Output the data that follows exactly, line for line.

___

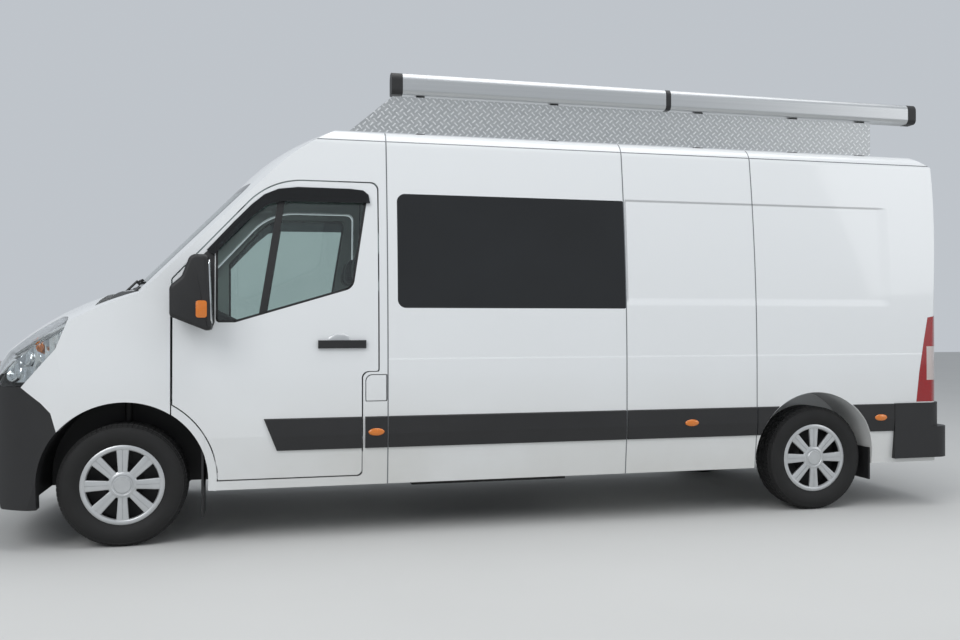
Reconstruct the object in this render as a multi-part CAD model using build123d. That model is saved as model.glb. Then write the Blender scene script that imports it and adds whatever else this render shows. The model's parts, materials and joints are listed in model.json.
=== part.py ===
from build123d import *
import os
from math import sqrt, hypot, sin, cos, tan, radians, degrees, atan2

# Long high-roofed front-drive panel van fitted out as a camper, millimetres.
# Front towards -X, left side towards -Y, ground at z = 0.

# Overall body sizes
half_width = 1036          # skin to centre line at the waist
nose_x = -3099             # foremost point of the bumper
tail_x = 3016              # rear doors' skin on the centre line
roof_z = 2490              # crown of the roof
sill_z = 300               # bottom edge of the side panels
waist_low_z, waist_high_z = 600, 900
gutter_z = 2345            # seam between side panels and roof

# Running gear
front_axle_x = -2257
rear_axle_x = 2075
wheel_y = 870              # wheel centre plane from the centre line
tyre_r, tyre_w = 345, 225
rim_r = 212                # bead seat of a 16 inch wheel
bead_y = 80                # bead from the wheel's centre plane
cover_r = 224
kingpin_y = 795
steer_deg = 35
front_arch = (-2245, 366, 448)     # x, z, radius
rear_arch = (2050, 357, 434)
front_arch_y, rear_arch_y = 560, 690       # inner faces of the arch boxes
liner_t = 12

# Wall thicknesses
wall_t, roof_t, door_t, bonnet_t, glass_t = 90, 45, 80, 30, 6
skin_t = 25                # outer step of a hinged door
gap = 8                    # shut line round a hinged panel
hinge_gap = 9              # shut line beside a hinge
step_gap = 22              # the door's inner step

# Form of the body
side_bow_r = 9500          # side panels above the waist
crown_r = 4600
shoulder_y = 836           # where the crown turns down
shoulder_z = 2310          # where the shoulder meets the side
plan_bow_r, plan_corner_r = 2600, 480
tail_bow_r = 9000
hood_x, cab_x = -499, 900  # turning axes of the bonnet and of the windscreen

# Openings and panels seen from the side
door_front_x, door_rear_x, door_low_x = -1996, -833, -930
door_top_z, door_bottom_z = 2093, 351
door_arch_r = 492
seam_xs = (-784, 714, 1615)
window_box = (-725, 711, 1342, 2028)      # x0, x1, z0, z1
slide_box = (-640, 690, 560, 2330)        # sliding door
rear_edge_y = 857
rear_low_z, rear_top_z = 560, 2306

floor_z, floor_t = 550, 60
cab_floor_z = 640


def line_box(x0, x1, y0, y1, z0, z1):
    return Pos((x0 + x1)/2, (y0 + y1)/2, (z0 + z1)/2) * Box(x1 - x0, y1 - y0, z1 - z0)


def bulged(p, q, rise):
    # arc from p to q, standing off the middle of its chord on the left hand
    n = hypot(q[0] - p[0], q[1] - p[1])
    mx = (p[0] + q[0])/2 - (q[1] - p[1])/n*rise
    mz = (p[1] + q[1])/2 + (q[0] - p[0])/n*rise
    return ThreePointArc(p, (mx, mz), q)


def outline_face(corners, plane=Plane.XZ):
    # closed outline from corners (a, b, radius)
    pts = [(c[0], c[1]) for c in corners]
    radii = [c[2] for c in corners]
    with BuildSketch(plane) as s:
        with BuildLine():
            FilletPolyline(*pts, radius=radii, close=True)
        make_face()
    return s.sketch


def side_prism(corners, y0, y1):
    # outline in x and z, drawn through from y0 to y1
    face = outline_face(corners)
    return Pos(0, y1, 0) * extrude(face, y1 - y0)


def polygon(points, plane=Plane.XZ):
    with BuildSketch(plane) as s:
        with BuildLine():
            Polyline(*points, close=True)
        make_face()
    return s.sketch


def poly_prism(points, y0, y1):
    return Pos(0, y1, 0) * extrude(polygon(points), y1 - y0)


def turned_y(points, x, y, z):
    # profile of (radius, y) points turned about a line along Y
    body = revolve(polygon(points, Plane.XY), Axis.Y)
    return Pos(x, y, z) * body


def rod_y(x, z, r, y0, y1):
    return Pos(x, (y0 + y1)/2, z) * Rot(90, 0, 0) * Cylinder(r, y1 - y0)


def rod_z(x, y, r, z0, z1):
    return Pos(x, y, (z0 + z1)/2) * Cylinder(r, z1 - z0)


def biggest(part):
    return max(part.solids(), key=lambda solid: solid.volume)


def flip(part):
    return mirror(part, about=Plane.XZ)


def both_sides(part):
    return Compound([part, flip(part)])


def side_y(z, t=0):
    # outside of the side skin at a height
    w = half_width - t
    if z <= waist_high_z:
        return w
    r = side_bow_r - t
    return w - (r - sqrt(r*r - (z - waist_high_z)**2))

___

• _The reply_:
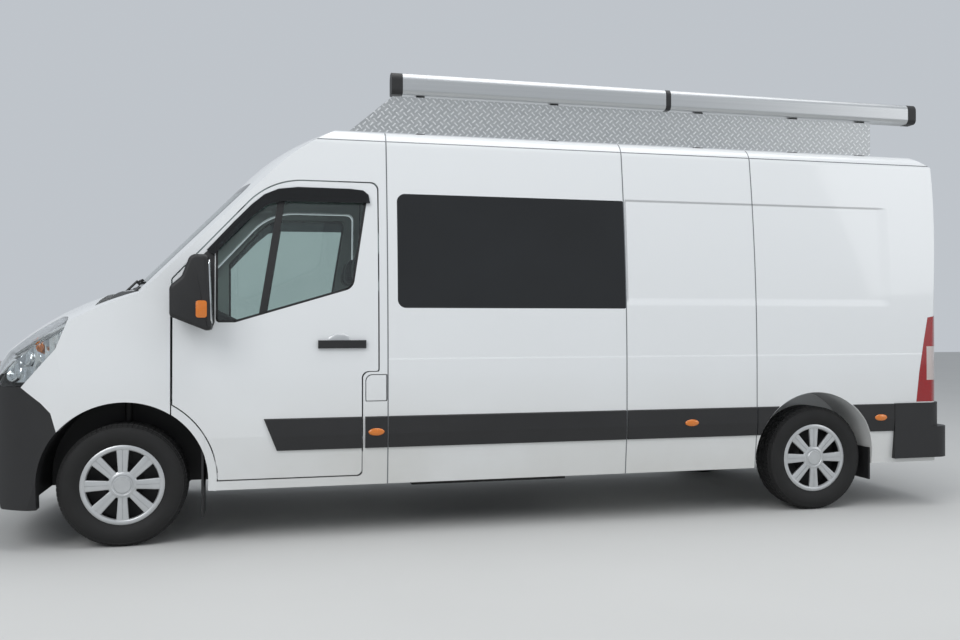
Reconstruct the object in this render as a multi-part CAD model using build123d. That model is saved as model.glb. Then write the Blender scene script that imports it and adds whatever else this render shows. The model's parts, materials and joints are listed in model.json.
=== part.py ===
from build123d import *
import os
from math import sqrt, hypot, sin, cos, tan, radians, degrees, atan2

# Long high-roofed front-drive panel van fitted out as a camper, millimetres.
# Front towards -X, left side towards -Y, ground at z = 0.

# Overall body sizes
half_width = 1036          # skin to centre line at the waist
nose_x = -3099             # foremost point of the bumper
tail_x = 3016              # rear doors' skin on the centre line
roof_z = 2490              # crown of the roof
sill_z = 300               # bottom edge of the side panels
waist_low_z, waist_high_z = 600, 900
gutter_z = 2345            # seam between side panels and roof

# Running gear
front_axle_x = -2257
rear_axle_x = 2075
wheel_y = 870              # wheel centre plane from the centre line
tyre_r, tyre_w = 345, 225
rim_r = 212                # bead seat of a 16 inch wheel
bead_y = 80                # bead from the wheel's centre plane
cover_r = 224
kingpin_y = 795
steer_deg = 35
front_arch = (-2245, 366, 448)     # x, z, radius
rear_arch = (2050, 357, 434)
front_arch_y, rear_arch_y = 560, 690       # inner faces of the arch boxes
liner_t = 12

# Wall thicknesses
wall_t, roof_t, door_t, bonnet_t, glass_t = 90, 45, 80, 30, 6
skin_t = 25                # outer step of a hinged door
gap = 8                    # shut line round a hinged panel
hinge_gap = 9              # shut line beside a hinge
step_gap = 22              # the door's inner step

# Form of the body
side_bow_r = 9500          # side panels above the waist
crown_r = 4600
shoulder_y = 836           # where the crown turns down
shoulder_z = 2310          # where the shoulder meets the side
plan_bow_r, plan_corner_r = 2600, 480
tail_bow_r = 9000
hood_x, cab_x = -499, 900  # turning axes of the bonnet and of the windscreen

# Openings and panels seen from the side
door_front_x, door_rear_x, door_low_x = -1996, -833, -930
door_top_z, door_bottom_z = 2093, 351
door_arch_r = 492
seam_xs = (-784, 714, 1615)
window_box = (-725, 711, 1342, 2028)      # x0, x1, z0, z1
slide_box = (-640, 690, 560, 2330)        # sliding door
rear_edge_y = 857
rear_low_z, rear_top_z = 560, 2306

floor_z, floor_t = 550, 60
cab_floor_z = 640


def line_box(x0, x1, y0, y1, z0, z1):
    return Pos((x0 + x1)/2, (y0 + y1)/2, (z0 + z1)/2) * Box(x1 - x0, y1 - y0, z1 - z0)


def bulged(p, q, rise):
    # arc from p to q, standing off the middle of its chord on the left hand
    n = hypot(q[0] - p[0], q[1] - p[1])
    mx = (p[0] + q[0])/2 - (q[1] - p[1])/n*rise
    mz = (p[1] + q[1])/2 + (q[0] - p[0])/n*rise
    return ThreePointArc(p, (mx, mz), q)


def outline_face(corners, plane=Plane.XZ):
    # closed outline from corners (a, b, radius)
    pts = [(c[0], c[1]) for c in corners]
    radii = [c[2] for c in corners]
    with BuildSketch(plane) as s:
        with BuildLine():
            FilletPolyline(*pts, radius=radii, close=True)
        make_face()
    return s.sketch


def side_prism(corners, y0, y1):
    # outline in x and z, drawn through from y0 to y1
    face = outline_face(corners)
    return Pos(0, y1, 0) * extrude(face, y1 - y0)


def polygon(points, plane=Plane.XZ):
    with BuildSketch(plane) as s:
        with BuildLine():
            Polyline(*points, close=True)
        make_face()
    return s.sketch


def poly_prism(points, y0, y1):
    return Pos(0, y1, 0) * extrude(polygon(points), y1 - y0)


def turned_y(points, x, y, z):
    # profile of (radius, y) points turned about a line along Y
    body = revolve(polygon(points, Plane.XY), Axis.Y)
    return Pos(x, y, z) * body


def rod_y(x, z, r, y0, y1):
    return Pos(x, (y0 + y1)/2, z) * Rot(90, 0, 0) * Cylinder(r, y1 - y0)


def rod_z(x, y, r, z0, z1):
    return Pos(x, y, (z0 + z1)/2) * Cylinder(r, z1 - z0)


def biggest(part):
    return max(part.solids(), key=lambda solid: solid.volume)


def flip(part):
    return mirror(part, about=Plane.XZ)


def both_sides(part):
    return Compound([part, flip(part)])


def side_y(z, t=0):
    # outside of the side skin at a height
    w = half_width - t
    if z <= waist_high_z:
        return w
    r = side_bow_r - t
    return w - (r - sqrt(r*r - (z - waist_high_z)**2))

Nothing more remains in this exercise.